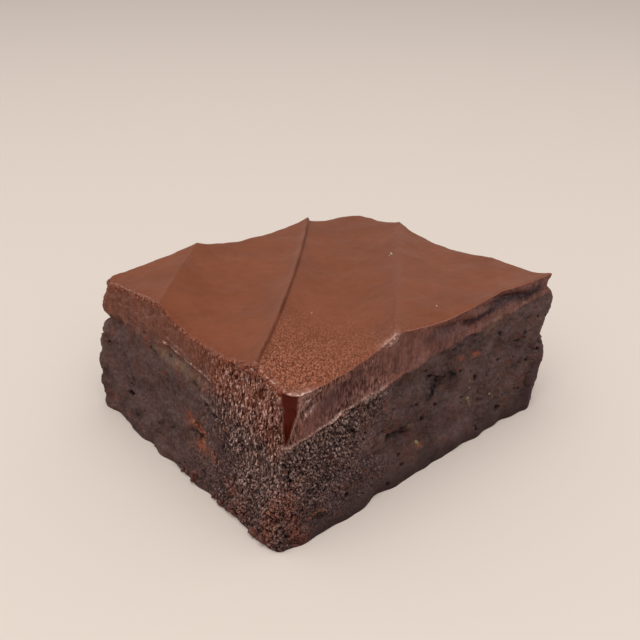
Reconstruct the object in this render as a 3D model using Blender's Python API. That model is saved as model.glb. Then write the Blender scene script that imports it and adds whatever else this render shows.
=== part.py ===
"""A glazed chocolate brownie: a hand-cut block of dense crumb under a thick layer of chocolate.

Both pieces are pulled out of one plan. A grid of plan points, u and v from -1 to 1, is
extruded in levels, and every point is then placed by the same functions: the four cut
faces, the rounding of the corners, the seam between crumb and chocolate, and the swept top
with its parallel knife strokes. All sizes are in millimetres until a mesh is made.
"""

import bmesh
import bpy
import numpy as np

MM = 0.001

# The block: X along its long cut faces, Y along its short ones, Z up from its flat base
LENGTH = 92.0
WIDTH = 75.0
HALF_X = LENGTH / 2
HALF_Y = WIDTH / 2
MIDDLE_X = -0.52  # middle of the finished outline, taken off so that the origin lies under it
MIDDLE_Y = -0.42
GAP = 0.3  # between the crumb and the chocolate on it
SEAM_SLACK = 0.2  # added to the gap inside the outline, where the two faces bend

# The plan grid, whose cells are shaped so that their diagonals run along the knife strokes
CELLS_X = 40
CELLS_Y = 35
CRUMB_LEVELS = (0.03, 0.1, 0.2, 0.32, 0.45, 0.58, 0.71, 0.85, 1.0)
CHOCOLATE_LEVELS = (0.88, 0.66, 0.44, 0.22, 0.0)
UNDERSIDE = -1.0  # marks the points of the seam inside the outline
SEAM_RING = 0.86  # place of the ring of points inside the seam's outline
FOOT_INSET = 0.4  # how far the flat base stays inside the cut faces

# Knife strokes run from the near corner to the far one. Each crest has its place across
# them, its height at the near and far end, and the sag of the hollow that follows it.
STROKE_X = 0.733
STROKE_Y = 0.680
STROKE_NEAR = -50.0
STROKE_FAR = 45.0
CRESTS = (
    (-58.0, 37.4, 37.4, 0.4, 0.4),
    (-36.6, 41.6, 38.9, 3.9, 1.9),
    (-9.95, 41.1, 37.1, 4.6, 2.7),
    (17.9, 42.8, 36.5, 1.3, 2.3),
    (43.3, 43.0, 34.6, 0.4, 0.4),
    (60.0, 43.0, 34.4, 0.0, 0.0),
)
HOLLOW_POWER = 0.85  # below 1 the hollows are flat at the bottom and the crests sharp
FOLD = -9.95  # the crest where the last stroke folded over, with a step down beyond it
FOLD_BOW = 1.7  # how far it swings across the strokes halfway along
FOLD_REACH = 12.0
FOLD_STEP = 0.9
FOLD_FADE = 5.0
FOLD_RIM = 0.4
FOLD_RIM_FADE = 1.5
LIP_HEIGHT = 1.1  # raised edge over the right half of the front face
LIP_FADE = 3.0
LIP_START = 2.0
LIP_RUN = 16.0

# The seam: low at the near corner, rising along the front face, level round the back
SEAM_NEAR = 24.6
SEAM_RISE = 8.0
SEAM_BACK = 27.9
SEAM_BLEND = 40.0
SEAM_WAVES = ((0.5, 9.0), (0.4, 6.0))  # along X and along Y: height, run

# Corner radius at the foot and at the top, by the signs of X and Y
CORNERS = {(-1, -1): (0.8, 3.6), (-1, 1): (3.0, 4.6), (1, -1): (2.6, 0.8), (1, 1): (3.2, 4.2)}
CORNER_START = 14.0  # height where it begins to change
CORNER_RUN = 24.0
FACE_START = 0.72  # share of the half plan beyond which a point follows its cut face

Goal
Only lines with "that" are wanted here; list each of them.

Correct answer
Reconstruct the object in this render as a 3D model using Blender's Python API. That model is saved as model.glb. Then write the Blender scene script that imports it and adds whatever else this render shows.
MIDDLE_X = -0.52  # middle of the finished outline, taken off so that the origin lies under it
# The plan grid, whose cells are shaped so that their diagonals run along the knife strokes
# them, its height at the near and far end, and the sag of the hollow that follows it.